The summer of 1966 burned hot across America but nowhere hotter than the cotton fields of Mississippi. Finding herself in a precarious position as a black woman living alone, Bernice accepts her brother Floyd's invitation to join him as a servant for a white family and she enters the web of hostility and deception that is the Kern plantation household.
The secrets of the house are plentiful yet the silence that has encompassed it for so many years suddenly breaks with the arrival of the harvest and the appearance of Jesse and Fletcher to the plantation as cotton pickers. These two brothers, the sons of the house servant Silva, awaken a vengeful seed within the Missus of the house as she plots to punish not only her husband but Silva's family as well.

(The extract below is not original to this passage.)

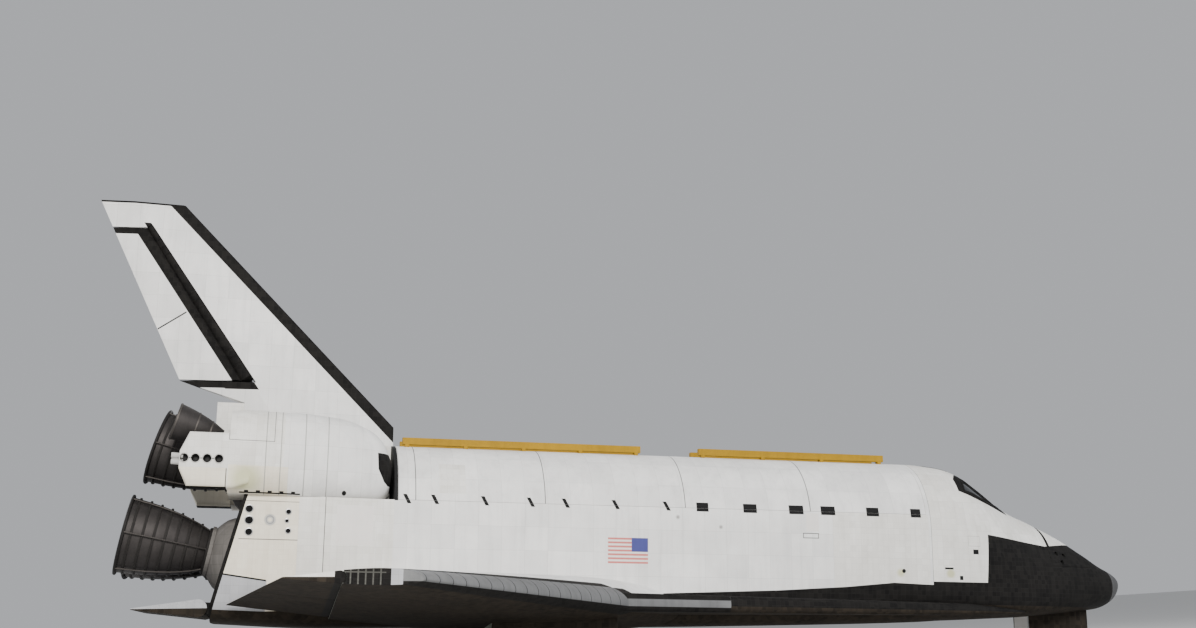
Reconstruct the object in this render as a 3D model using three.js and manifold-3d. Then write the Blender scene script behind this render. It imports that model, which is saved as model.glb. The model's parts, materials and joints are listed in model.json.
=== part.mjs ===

When the Missus starts flirting with Jesse, she sets into motion a dangerous game that could get Jesse killed and destroy the lives of the rest of the servants.
Bernice walks the fine line between emissary and accomplice, as she tries her best to draw secrets from the Missus's heart, while using their closeness to protect the lives of the people around her. Once the Missus's plans are complete, families will be severed, loyalties will be shattered, and no one will come out unscathed.
With a dazzling voice and rich emotional tension, Pale explores the ties that bind and how quickly humanity can fade and return us to primal ways.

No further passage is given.